Over 500 Cardiff lecturers sign open letter to uni saying they’re at ‘risk of physical and mental injury’ over their workload
The letter was drafted following the suicide of business lecturer Malcom Anderson who was under pressure at work
Over 500 members of staff at Cardiff University have signed an open letter to Vice Chancellor Colin Riordan demanding action over their workload.
The letter was drafted by the Cardiff University branch of the University College Union after an inquest into the death of business lecturer Malcom Anderson heard that he’d been struggling in silence with his workload before he committed suicide in February.
The letter has 523 signatures so far. 88 per cent are from academics at the university, whilst 11 per cent are from administration staff and five per cent are from PhD students. The letter is still open for staff to add their signature.
The Union has addressed the letter to the University Vice Chanellor, members of the University Executive Board and Cardiff University Council, and claims that senior management have been aware for several years that staff are struggling with the pressure of increasing workload.
The letter reads: “We are acutely aware there are many others at serious risk of physical and mental injury. Simply, our workloads are too high across the board.
“Robust and meaningful action in respect of workload issues is required now. This is a crisis in the here and now and it must be addressed on a systemic level. It is within only your power to bring it back under control, and it is your responsibility to do so.
“We request that you provide a response to this letter detailing concrete steps you will take.”
Cardiff UCU spokesperson Dr Andy Williams said: “We’ve published this open letter because Cardiff University has a major problem with staff workload and mental health.
“Its own staff survey shows that only half of all staff can do their jobs without regularly working unreasonable hours; with only one in five not regularly doing unpaid overtime.
“All this has a real strain on our health. At Cardiff this has even been a factor in colleagues taking their own lives. But the university sticks its head in the sand. It points to inadequate workload models, and its counselling and ‘wellbeing’ provision, but these are just inadequate sticking plasters.
“It’s time we stood up to this toxic working culture for our own sakes, for the sakes of our students and families and for the sakes of our universities, too.”
In response to the UCU’s open letter, Cardiff University said: “Whilst we are aware of the open letter, to the best of our knowledge the university has yet to receive it formally. As soon as it is received, a response will be sent.
“However, what we can say is that we recognise that workload and wellbeing are extremely important issues.
“That’s why in 2014 we introduced a new workload policy. This policy is designed to help the university in working towards a systematic approach to workload allocation and to identify those members of staff who may be working to excess and take appropriate action.
“The policy enables staff in consultation with their line managers to monitor and adjust workloads on a case-by-case basis. This ensures that a proper account can be taken of individual factors and circumstances and that any issues or concerns can be addressed.

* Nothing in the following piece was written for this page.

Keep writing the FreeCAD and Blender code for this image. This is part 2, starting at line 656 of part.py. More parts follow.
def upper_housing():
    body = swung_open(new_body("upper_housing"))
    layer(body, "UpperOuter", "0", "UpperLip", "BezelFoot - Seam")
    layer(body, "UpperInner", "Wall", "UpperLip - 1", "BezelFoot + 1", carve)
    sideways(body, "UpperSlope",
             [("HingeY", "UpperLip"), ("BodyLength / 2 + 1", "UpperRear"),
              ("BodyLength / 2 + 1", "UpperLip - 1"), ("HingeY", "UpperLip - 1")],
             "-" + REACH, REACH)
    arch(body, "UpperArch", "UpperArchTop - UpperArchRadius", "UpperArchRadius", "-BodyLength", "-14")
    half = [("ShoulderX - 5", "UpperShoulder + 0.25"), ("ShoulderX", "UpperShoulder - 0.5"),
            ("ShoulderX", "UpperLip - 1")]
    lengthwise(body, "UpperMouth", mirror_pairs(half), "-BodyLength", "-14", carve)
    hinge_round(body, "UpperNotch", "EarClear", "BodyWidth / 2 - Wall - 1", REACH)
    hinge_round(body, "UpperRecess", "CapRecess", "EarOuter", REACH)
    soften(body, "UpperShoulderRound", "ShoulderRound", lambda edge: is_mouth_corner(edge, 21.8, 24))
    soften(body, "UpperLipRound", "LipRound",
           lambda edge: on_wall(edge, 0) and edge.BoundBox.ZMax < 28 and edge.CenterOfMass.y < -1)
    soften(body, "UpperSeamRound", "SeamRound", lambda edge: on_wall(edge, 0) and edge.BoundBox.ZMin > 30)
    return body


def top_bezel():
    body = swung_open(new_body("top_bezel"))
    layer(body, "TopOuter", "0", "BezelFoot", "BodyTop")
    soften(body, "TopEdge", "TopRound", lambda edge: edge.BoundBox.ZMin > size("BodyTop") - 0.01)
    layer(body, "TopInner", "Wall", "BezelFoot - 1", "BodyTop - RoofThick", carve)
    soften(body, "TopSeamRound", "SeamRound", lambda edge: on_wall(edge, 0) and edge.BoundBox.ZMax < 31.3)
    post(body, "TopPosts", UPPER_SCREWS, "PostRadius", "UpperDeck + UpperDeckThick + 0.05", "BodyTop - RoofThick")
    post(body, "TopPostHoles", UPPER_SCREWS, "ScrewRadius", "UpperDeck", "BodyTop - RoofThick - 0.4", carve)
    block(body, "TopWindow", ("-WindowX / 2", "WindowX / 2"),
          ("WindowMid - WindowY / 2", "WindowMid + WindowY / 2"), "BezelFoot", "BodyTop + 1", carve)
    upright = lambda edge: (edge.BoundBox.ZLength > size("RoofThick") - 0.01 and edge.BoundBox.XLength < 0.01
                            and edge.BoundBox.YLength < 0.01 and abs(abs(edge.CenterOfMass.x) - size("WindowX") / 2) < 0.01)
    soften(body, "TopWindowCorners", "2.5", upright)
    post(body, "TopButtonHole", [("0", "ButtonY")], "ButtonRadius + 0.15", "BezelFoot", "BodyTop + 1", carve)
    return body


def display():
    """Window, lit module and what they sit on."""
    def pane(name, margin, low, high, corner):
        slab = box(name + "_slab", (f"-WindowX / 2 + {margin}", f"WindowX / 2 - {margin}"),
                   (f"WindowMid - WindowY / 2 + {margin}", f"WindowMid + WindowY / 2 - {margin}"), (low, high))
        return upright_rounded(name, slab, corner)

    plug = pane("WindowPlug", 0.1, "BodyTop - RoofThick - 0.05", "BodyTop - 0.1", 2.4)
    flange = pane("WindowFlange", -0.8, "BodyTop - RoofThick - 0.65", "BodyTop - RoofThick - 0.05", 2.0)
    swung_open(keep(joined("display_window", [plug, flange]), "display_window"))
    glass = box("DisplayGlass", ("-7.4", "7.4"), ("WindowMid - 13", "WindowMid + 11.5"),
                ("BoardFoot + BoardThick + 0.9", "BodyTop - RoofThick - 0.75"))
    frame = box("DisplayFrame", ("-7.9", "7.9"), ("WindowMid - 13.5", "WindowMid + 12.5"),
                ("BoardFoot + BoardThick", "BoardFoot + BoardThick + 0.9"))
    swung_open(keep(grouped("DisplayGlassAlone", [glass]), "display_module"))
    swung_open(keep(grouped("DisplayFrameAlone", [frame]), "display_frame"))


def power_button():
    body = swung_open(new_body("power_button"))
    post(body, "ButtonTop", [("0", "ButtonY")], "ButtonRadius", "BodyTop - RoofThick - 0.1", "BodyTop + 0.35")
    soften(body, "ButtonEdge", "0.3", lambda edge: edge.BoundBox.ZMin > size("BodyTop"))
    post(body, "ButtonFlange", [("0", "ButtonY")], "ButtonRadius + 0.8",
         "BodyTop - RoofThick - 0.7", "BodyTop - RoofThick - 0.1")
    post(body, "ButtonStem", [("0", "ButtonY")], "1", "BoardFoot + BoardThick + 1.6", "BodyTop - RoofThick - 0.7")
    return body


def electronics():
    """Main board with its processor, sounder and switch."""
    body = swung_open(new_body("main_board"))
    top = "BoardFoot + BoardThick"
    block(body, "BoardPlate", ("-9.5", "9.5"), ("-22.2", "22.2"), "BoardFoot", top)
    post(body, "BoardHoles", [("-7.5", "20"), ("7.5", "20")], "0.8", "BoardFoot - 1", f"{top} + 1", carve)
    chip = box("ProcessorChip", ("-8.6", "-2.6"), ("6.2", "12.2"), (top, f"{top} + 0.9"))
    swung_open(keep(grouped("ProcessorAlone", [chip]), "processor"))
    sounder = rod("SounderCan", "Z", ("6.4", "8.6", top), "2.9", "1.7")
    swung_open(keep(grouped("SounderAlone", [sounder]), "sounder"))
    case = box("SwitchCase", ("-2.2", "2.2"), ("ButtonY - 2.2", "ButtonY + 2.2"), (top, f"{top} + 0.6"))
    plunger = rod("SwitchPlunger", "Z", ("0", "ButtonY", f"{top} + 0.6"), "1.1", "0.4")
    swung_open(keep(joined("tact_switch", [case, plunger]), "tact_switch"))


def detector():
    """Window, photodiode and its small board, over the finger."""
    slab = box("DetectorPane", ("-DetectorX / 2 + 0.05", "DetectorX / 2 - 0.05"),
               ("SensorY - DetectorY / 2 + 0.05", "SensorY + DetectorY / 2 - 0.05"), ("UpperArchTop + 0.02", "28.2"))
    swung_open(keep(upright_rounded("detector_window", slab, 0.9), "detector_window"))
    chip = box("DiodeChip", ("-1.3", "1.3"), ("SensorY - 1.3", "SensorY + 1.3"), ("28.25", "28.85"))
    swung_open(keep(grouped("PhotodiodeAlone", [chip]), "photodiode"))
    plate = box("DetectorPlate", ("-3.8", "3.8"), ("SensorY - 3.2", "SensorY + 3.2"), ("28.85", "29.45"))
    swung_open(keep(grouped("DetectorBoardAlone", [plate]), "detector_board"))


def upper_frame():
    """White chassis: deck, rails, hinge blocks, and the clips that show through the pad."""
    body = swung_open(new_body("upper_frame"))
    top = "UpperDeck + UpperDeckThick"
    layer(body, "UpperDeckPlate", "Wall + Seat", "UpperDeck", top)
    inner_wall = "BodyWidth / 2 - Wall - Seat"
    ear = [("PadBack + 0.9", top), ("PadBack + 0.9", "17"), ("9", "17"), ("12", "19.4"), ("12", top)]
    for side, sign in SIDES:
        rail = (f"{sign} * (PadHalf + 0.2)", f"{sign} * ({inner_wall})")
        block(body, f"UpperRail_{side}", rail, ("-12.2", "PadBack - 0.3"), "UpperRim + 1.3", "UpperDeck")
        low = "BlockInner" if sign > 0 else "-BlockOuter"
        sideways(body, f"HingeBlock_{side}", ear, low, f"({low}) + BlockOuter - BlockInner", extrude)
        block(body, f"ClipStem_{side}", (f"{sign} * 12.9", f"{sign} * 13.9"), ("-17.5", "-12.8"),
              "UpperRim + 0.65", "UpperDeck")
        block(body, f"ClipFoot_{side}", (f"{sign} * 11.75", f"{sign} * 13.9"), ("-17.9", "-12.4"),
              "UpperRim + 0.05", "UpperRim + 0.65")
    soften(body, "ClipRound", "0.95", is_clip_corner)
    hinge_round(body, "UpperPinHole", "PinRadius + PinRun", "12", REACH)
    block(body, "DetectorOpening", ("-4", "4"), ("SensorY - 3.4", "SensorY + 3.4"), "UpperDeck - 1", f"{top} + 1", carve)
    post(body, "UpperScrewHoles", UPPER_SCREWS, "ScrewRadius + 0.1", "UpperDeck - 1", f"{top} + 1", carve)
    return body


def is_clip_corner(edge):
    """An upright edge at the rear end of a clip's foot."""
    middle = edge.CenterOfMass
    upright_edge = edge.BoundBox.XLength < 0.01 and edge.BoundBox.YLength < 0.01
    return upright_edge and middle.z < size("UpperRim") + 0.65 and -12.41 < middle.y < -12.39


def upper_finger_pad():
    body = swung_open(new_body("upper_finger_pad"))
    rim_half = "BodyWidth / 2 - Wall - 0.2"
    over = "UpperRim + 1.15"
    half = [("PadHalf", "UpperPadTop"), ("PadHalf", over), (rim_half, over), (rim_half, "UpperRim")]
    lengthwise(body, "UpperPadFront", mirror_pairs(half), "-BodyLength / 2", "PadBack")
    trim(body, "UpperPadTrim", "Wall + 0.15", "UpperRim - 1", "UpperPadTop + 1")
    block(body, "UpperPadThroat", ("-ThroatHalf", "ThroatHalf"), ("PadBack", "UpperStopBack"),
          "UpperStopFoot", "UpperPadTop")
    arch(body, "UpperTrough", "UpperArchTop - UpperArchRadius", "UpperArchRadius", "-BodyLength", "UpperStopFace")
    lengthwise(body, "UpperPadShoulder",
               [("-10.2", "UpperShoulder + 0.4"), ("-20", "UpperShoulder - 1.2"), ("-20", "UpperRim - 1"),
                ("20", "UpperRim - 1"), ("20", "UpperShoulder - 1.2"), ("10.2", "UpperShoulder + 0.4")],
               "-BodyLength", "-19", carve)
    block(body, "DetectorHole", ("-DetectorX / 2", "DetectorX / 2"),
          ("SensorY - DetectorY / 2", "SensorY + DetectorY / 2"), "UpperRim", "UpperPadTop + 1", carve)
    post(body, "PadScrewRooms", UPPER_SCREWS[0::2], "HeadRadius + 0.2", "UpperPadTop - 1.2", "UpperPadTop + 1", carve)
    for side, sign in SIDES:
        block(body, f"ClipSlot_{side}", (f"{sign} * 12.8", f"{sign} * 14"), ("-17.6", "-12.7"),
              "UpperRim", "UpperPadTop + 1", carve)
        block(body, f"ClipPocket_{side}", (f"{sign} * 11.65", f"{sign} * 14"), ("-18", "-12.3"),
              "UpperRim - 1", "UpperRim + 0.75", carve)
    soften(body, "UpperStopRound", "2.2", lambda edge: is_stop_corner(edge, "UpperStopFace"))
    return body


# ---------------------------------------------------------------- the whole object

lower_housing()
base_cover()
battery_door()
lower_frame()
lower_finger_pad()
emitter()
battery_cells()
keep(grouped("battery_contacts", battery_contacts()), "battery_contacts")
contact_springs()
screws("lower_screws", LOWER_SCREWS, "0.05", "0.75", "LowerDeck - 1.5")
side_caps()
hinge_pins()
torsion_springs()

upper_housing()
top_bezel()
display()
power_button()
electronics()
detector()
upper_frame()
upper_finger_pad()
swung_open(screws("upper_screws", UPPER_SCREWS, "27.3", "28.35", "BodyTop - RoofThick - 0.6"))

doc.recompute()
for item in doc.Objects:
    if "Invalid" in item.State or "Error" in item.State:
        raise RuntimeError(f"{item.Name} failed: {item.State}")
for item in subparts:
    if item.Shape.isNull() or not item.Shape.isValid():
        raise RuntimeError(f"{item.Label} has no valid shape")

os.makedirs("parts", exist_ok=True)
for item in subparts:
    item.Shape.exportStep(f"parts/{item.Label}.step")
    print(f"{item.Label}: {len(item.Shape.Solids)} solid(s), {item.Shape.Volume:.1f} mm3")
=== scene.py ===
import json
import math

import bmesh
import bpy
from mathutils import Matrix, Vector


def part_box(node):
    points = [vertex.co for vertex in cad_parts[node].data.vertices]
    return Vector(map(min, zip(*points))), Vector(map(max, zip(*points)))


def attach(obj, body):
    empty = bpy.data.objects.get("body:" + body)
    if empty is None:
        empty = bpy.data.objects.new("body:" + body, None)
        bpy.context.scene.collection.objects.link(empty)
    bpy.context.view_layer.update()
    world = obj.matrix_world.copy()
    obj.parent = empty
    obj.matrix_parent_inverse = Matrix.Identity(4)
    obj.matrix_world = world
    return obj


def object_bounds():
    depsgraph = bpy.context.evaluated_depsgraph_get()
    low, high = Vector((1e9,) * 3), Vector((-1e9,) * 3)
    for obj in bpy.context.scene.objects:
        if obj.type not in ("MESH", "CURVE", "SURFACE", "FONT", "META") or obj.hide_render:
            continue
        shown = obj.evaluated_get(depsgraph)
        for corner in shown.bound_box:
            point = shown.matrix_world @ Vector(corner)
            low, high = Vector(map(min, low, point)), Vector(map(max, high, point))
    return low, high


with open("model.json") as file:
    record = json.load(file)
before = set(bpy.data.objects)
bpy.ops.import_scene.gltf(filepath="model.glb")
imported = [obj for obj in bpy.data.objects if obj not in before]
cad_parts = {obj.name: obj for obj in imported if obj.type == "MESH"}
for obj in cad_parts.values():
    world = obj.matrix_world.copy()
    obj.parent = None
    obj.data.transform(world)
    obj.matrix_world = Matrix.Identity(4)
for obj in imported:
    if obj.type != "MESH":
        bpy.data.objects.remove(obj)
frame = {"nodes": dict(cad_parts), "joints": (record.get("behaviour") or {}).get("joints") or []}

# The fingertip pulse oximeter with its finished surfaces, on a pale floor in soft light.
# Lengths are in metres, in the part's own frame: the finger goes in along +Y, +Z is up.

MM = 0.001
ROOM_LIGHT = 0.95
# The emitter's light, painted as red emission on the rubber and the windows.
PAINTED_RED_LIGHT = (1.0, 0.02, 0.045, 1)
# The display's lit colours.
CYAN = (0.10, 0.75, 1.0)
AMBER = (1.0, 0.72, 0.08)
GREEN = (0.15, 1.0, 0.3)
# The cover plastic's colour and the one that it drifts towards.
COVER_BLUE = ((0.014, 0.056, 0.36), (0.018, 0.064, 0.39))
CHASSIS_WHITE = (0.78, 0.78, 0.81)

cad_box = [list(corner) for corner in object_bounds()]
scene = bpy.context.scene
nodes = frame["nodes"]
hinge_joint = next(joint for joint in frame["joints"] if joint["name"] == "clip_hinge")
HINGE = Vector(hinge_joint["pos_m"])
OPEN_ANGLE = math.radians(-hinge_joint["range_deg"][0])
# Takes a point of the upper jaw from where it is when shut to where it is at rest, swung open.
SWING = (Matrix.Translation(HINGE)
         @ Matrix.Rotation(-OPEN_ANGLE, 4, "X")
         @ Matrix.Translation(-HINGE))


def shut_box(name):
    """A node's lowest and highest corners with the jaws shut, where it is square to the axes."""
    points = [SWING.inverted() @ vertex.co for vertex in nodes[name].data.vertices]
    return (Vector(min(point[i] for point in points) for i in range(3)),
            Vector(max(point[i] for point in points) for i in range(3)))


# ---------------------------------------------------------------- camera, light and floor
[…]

“The university has also established the Workload Governance Group, whose role is to assess the impact and operation of the workload policy and to ensure that as far as possible the policy is implemented consistently and fairly across the whole of the university.
“We take the wellbeing of all our staff extremely seriously and we urge any member of staff who is concerned about their workload to raise it with their line manager so all available advice and support can be offered.”